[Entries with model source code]
○ ○ ○ ○

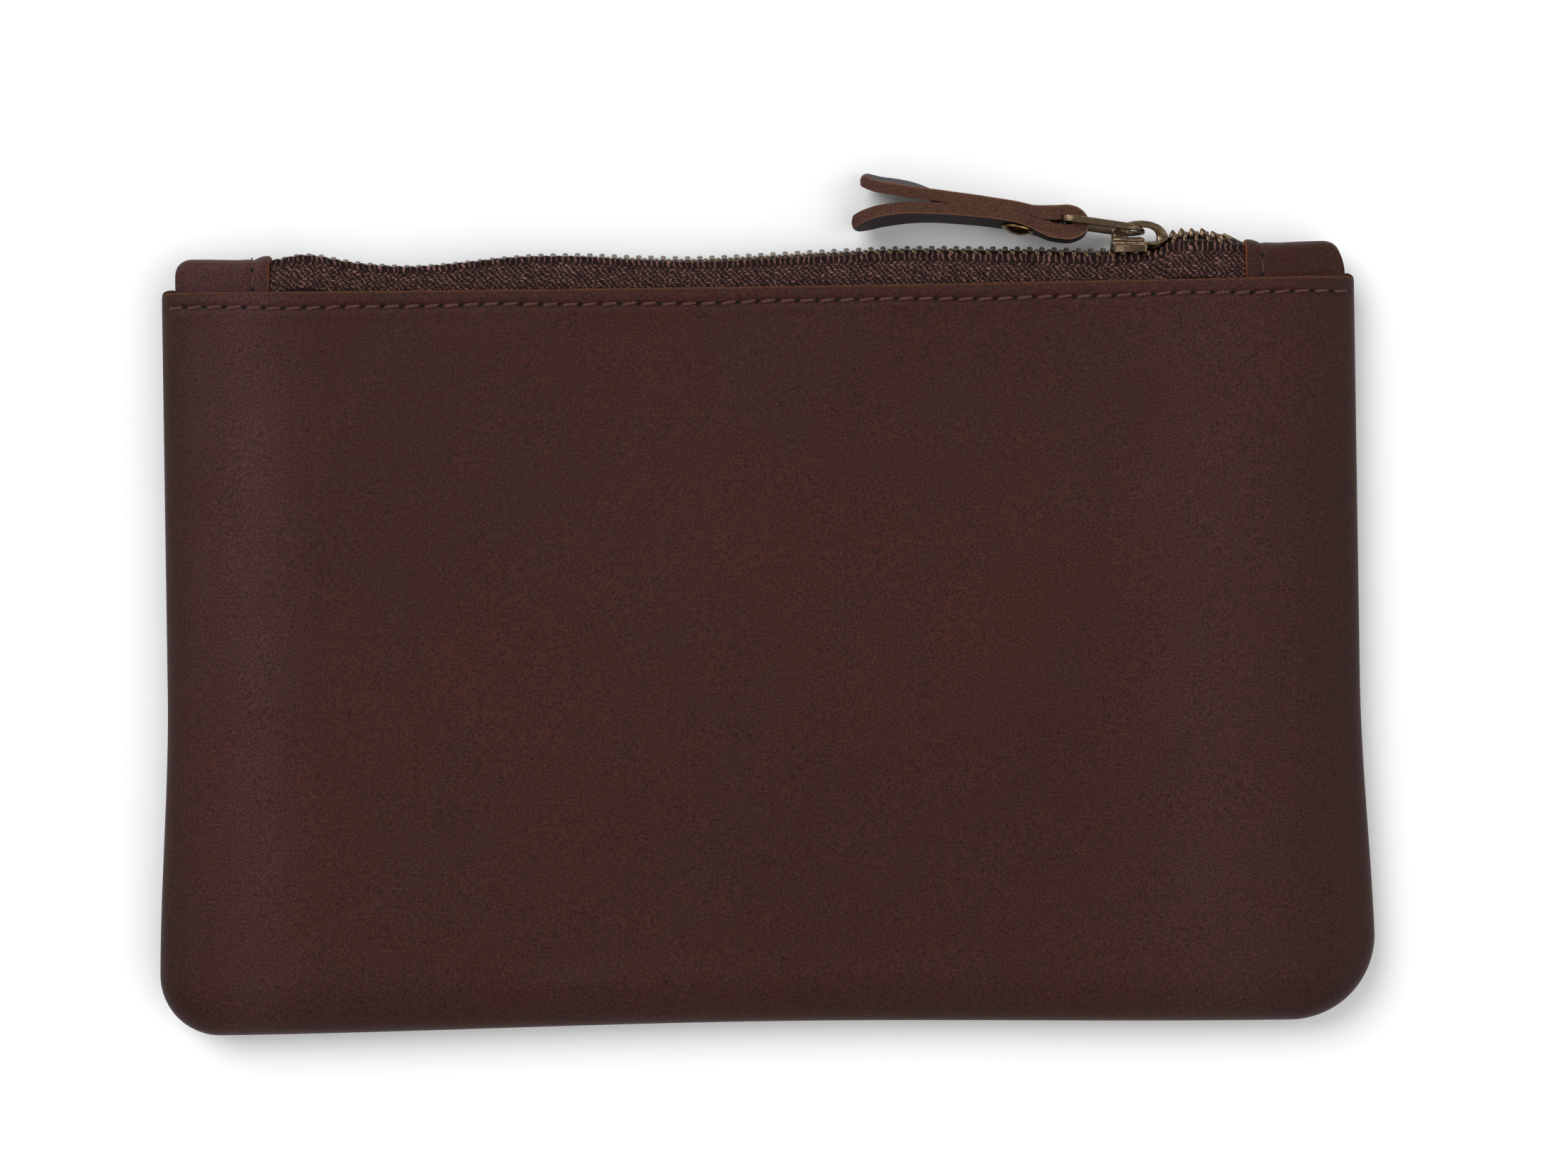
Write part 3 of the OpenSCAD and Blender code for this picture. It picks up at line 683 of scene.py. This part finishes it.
def chain_point(x, y, z, side):
    """A point of one row, from its place in the closed, straight chain: y is outwards, z to the front."""
    out, up = turned(y, z + side * parted(x), CHAIN_LEAN)
    return np.stack([x + 0 * z, CHAIN_Y + ridge(x) + out, MID_Z + up], -1)


def closed_tooth(x, side):
    """One closed tooth: a rounded head past the centre line, a waist, and jaws that clamp the tape."""
    stations = [(-0.72, 0.28, 0.4), (-0.66, 0.42, 0.58), (-0.2, 0.46, 0.66), (0.5, 0.44, 0.66),
                (0.85, 0.46, 0.68), (1.1, 0.54, 0.76), (1.5, 0.6, 0.82), (2.3, 0.6, 0.82),
                (2.6, 0.54, 0.75), (2.76, 0.34, 0.5)]
    rings, small = [], 1 - 0.35 * float(smooth((x - SLIDER_X - 7) / 1.5))
    for z, rx, ry in stations:
        flat = superellipse(rx * small, ry * small, 3.2)
        ring = chain_point(np.full(len(flat), x), flat[:, 1], np.full(len(flat), side * z), side)
        ring[:, 0] += flat[:, 0]
        rings.append(ring)
    return loft(rings)


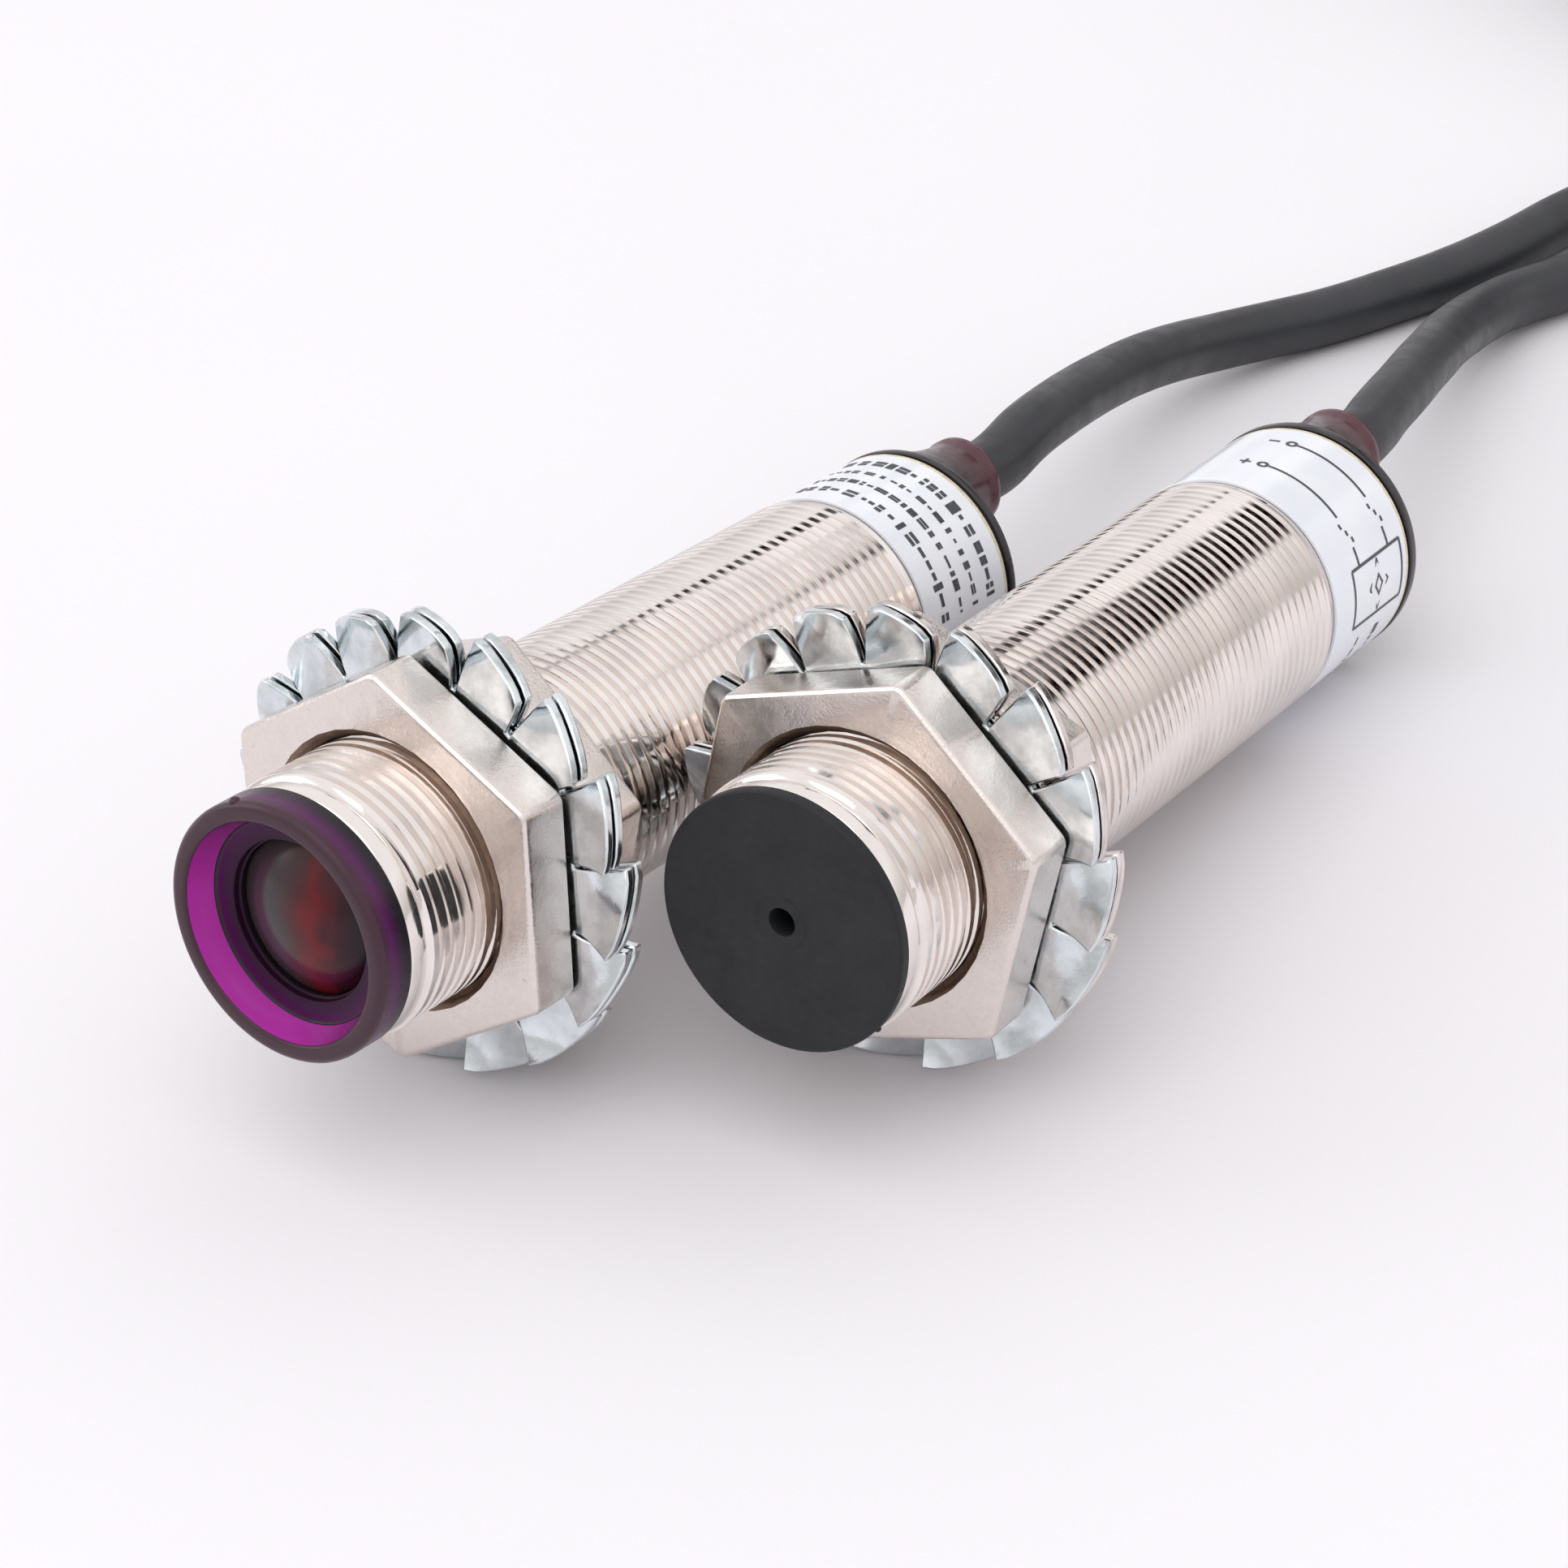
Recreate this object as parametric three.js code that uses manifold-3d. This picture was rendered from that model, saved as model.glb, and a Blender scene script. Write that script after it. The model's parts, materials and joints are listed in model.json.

○ ○ ○ ○

→ YOUR OBJECTIVE: Your task is to give the records above again, exactly.

→ SOLUTION TO THIS PROBLEM:
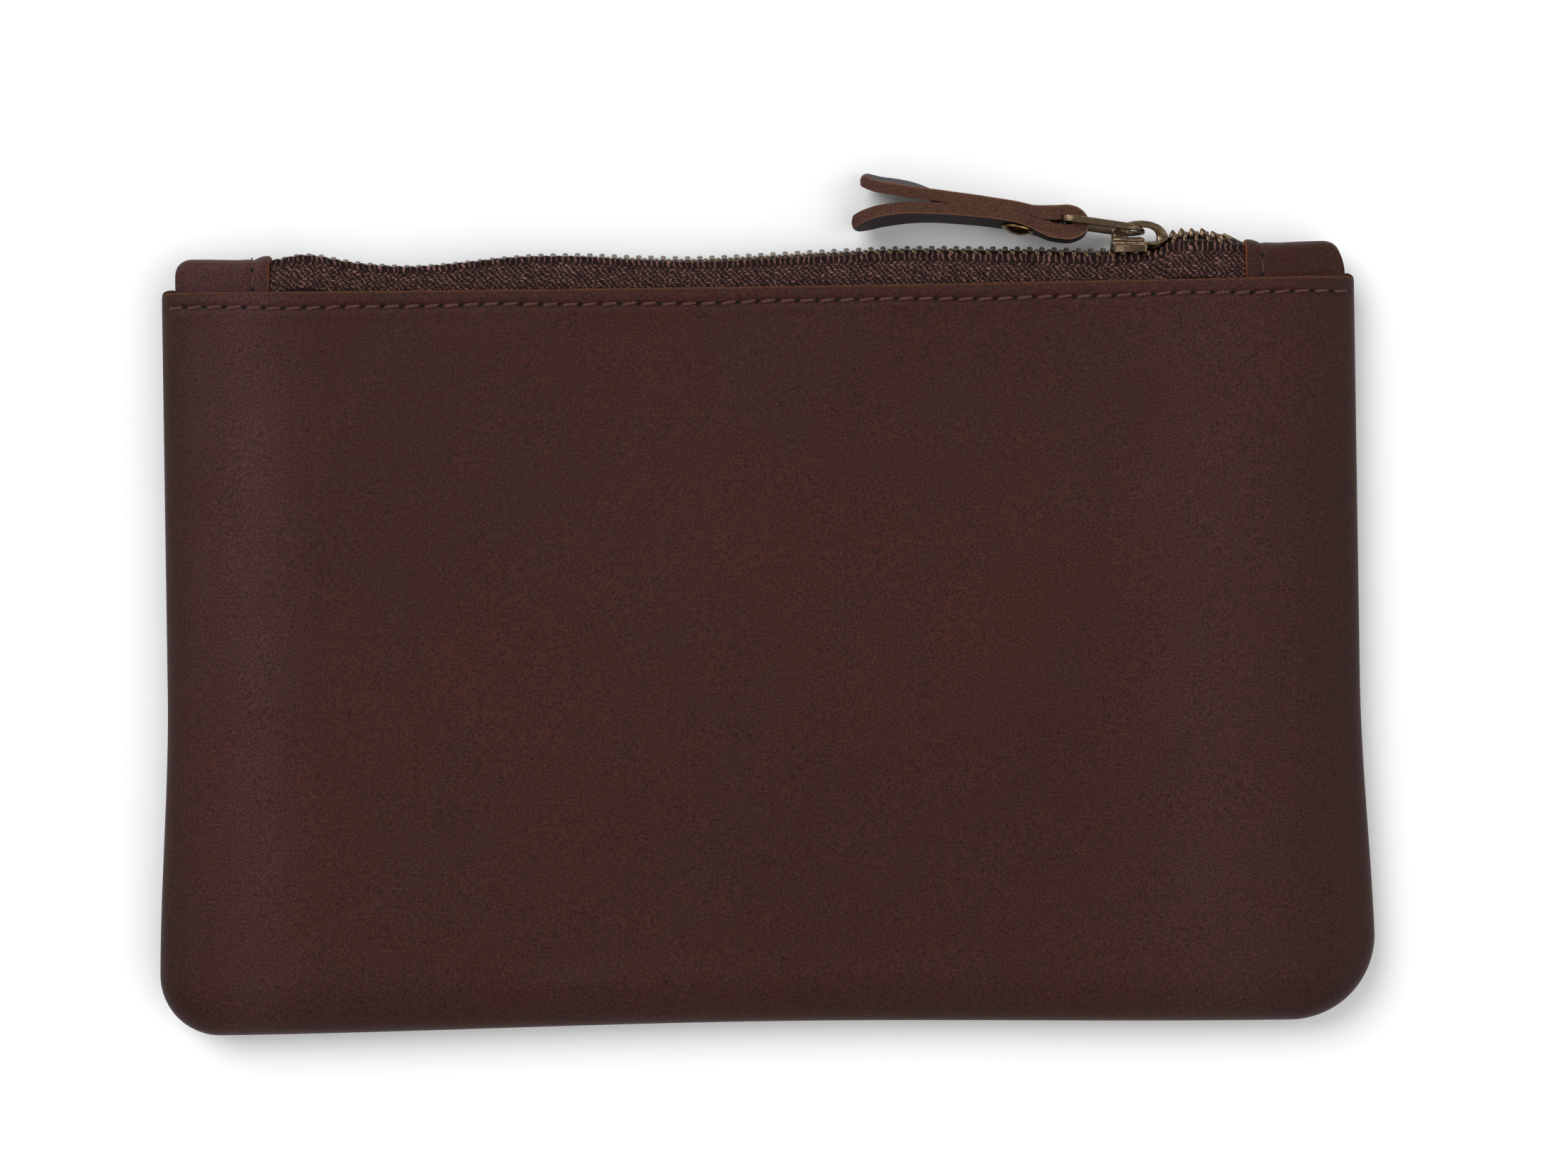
Write part 3 of the OpenSCAD and Blender code for this picture. It picks up at line 683 of scene.py. This part finishes it.
def chain_point(x, y, z, side):
    """A point of one row, from its place in the closed, straight chain: y is outwards, z to the front."""
    out, up = turned(y, z + side * parted(x), CHAIN_LEAN)
    return np.stack([x + 0 * z, CHAIN_Y + ridge(x) + out, MID_Z + up], -1)


def closed_tooth(x, side):
    """One closed tooth: a rounded head past the centre line, a waist, and jaws that clamp the tape."""
    stations = [(-0.72, 0.28, 0.4), (-0.66, 0.42, 0.58), (-0.2, 0.46, 0.66), (0.5, 0.44, 0.66),
                (0.85, 0.46, 0.68), (1.1, 0.54, 0.76), (1.5, 0.6, 0.82), (2.3, 0.6, 0.82),
                (2.6, 0.54, 0.75), (2.76, 0.34, 0.5)]
    rings, small = [], 1 - 0.35 * float(smooth((x - SLIDER_X - 7) / 1.5))
    for z, rx, ry in stations:
        flat = superellipse(rx * small, ry * small, 3.2)
        ring = chain_point(np.full(len(flat), x), flat[:, 1], np.full(len(flat), side * z), side)
        ring[:, 0] += flat[:, 0]
        rings.append(ring)
    return loft(rings)


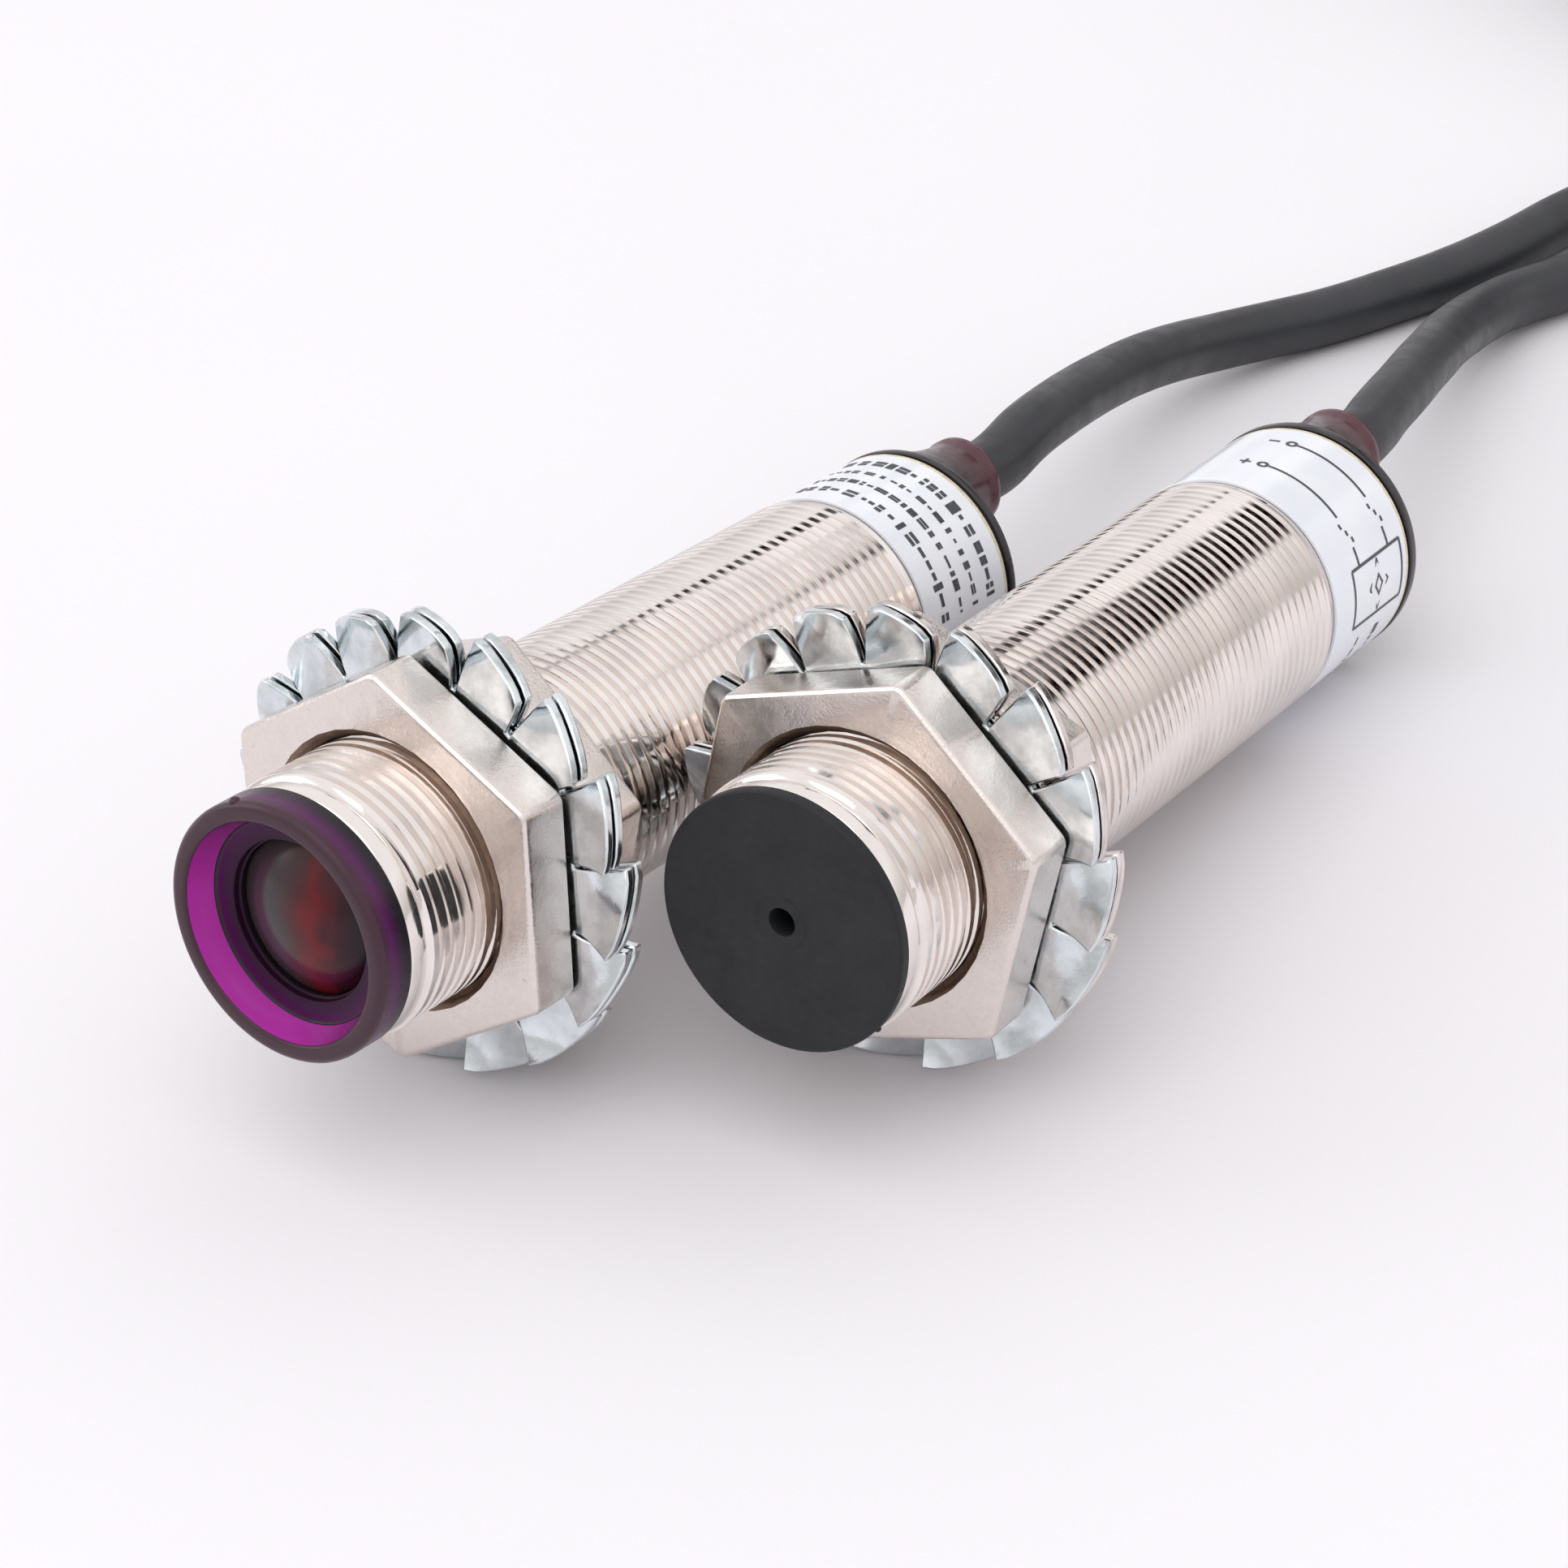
Recreate this object as parametric three.js code that uses manifold-3d. This picture was rendered from that model, saved as model.glb, and a Blender scene script. Write that script after it. The model's parts, materials and joints are listed in model.json.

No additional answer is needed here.